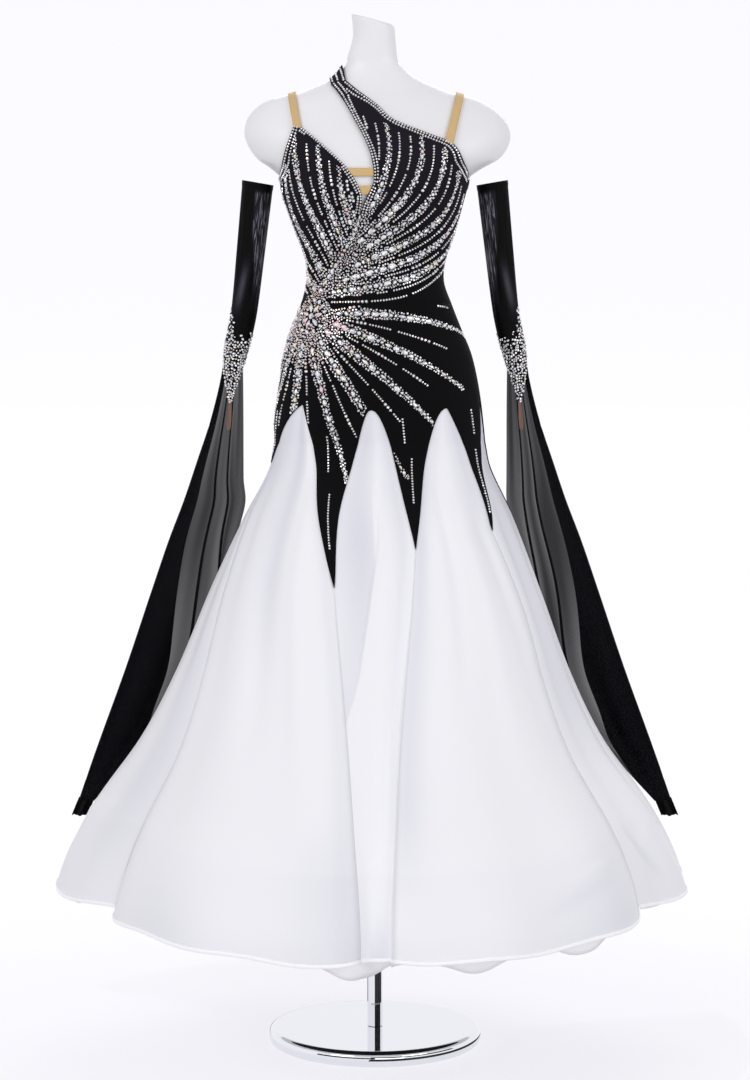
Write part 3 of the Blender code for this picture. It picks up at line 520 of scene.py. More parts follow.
# a point of the dress below the waist: the hips, and under the points the folded skirt
def gownPoint(angle, height, inset=0.0, fine=True):
    if height >= skirtShape["hipLine"]:
        return figurePoint(angle, height, inset)
    degrees = math.degrees(angle)
    first = seamAngle(0, height)
    turned = first + (degrees - first) % 360
    seams = [seamAngle(k, height) for k in range(goreCount + 1)]
    number = max(k for k in range(goreCount) if seams[k] <= turned + 1e-6)
    share = (turned - seams[number]) / (seams[number + 1] - seams[number])
    folds = reliefAt(number, share, height)
    if fine:
        low = ease((skirtShape["hipLine"] - height) / skirtShape["fineBlend"])
        folds += fineFolds(number, share, height) * low
    fullness = figureShape["fullness"] * ease((height - skirtShape["roundBelow"]) / skirtShape["roundBlend"])
    x, y = onSection(smoothRow(flareRows, height), angle, fullness, folds + inset)
    return Vector((x, y, height))


# a point of an arch's edge, in degrees and height; side is 0 left or 1 right, t runs down
def archEdge(number, side, t):
    row = skirtArches[number % goreCount]
    top = row[0] + 360 * (number // goreCount)
    tip = seamAngle(number + side, skirtShape["hipLine"])
    belly = row[8 + side] * max(math.sin(math.pi * t), 0.0) ** 1.5
    return mix(top, tip, t ** row[2 + side]) + belly, mix(row[1], seamValue(number + side, 1), t)


# making pieces

# a grid placed on a surface by the shares across and up it; its own map is flat metres
def placeGrid(bm, columns, rows, place, flat=None):
    made = bmesh.ops.create_grid(bm, x_segments=columns, y_segments=rows, size=0.5)["verts"]
    shares = {vertex: (vertex.co.x + 0.5, vertex.co.y + 0.5) for vertex in made}
    for vertex, (u, v) in shares.items():
        vertex.co = place(u, v)
    if flat:
        layer = bm.loops.layers.uv.get("UVMap") or bm.loops.layers.uv.new("UVMap")
        for vertex, (u, v) in shares.items():
            for loop in vertex.link_loops:
                loop[layer].uv = (u * flat[0], v * flat[1])
    return made


# a piece on the one body, with a cloth's wall or with edges crisp past an angle in degrees
def addPiece(name, bm, finish, node=None, wall=0.0, smooth=True, crisp=0):
    piece = addObject(name, bm, finishes[finish])
    if smooth:
        piece.data.shade_smooth()
    else:
        piece.data.shade_flat()
    if crisp:
        piece.data.set_sharp_from_angle(angle=math.radians(crisp))
    if wall:
        solid = piece.modifiers.new("wall", "SOLIDIFY")
        solid.thickness = wall
        solid.offset = 0.0
        solid.use_quality_normals = True
    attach(piece, "root")
    if node:
        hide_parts(node)
    return piece


# finishes; the cloth's own map is in metres, so a scale there is in threads to the metre

def makeVelvet():
    # knitted stretch velvet: the pile drinks light; its colour drifts at random, and is painted lighter and
    # plum towards the top, over the bust, as painted sheen where light from above falls
    made, tree = newMaterial("knittedStretchVelvet", "050406", 0.88, Sheen_Weight=0.05, Sheen_Roughness=0.45,
                             Sheen_Tint="8d84a0", Specular_IOR_Level=0.12)
    place = addNode(tree, "ShaderNodeTexCoord").outputs["Object"]
    drift = addNode(tree, "ShaderNodeTexNoise", {"Scale": 9.0, "Detail": 3.0}, {"Vector": place})
    height = addNode(tree, "ShaderNodeSeparateXYZ", {}, {"Vector": place}).outputs["Z"]
    # painted sheen: the colour lifts with height, from 1.20 m to 1.42 m
    high = addNode(tree, "ShaderNodeMapRange",
                   {"From Min": 1.20, "From Max": 1.42, "To Min": 0.0, "To Max": 0.75}, {"Value": height})
    toneAndPaintedSheen = addNode(tree, "ShaderNodeMath", {"operation": "MULTIPLY_ADD", 1: 0.30}, {0: drift, 2: high})
    # random tone and painted sheen together pick the colour; the plum top stop is painted sheen
    addNode(tree, "ShaderNodeValToRGB", {"stops": ((0.08, "010102"), (0.30, "050407"), (0.95, "1c1620"))},
            {"Fac": toneAndPaintedSheen}, "Base Color")
    # pile tufts are 0.3 mm, drawn at 1.2 mm so that they show
    pile = addNode(tree, "ShaderNodeTexNoise", {"Scale": 850.0, "Detail": 2.0}, {"Vector": place})
    addNode(tree, "ShaderNodeBump", {"Strength": 0.35, "Distance": 0.0004}, {"Height": pile}, "Normal")
    return made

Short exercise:
Beginning at the top of the data, extract each line through the line containing "return Vector((x, y, height))" and return those lines exactly, with nothing added.

Right answer:
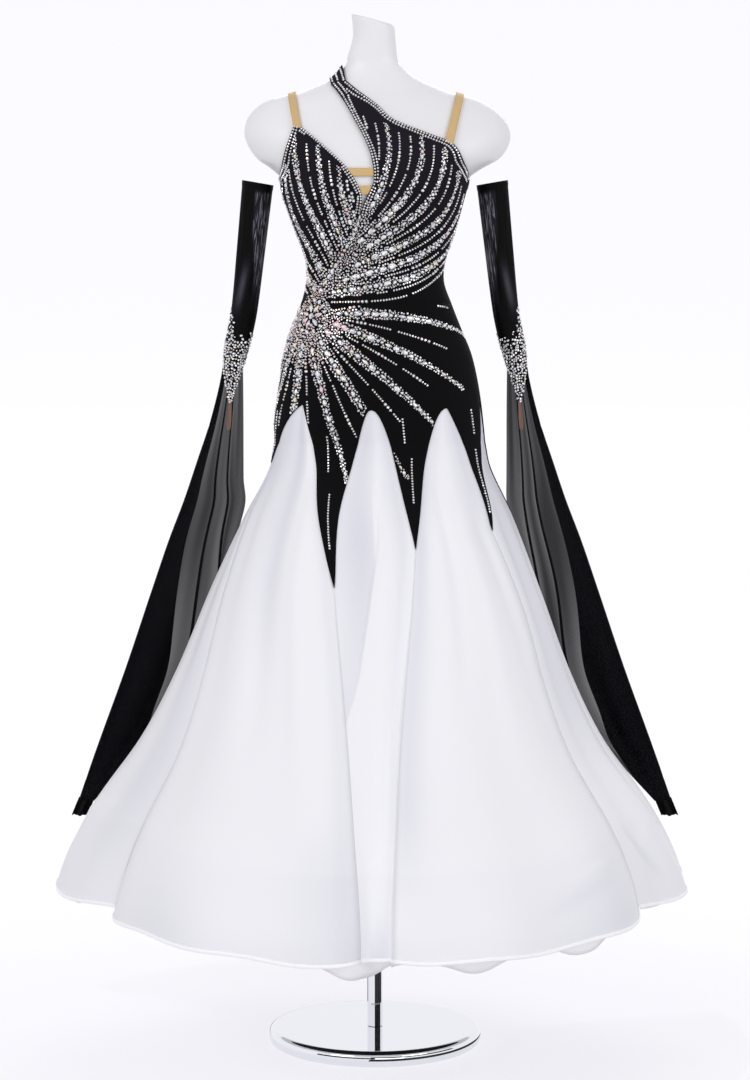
Write part 3 of the Blender code for this picture. It picks up at line 520 of scene.py. More parts follow.
# a point of the dress below the waist: the hips, and under the points the folded skirt
def gownPoint(angle, height, inset=0.0, fine=True):
    if height >= skirtShape["hipLine"]:
        return figurePoint(angle, height, inset)
    degrees = math.degrees(angle)
    first = seamAngle(0, height)
    turned = first + (degrees - first) % 360
    seams = [seamAngle(k, height) for k in range(goreCount + 1)]
    number = max(k for k in range(goreCount) if seams[k] <= turned + 1e-6)
    share = (turned - seams[number]) / (seams[number + 1] - seams[number])
    folds = reliefAt(number, share, height)
    if fine:
        low = ease((skirtShape["hipLine"] - height) / skirtShape["fineBlend"])
        folds += fineFolds(number, share, height) * low
    fullness = figureShape["fullness"] * ease((height - skirtShape["roundBelow"]) / skirtShape["roundBlend"])
    x, y = onSection(smoothRow(flareRows, height), angle, fullness, folds + inset)
    return Vector((x, y, height))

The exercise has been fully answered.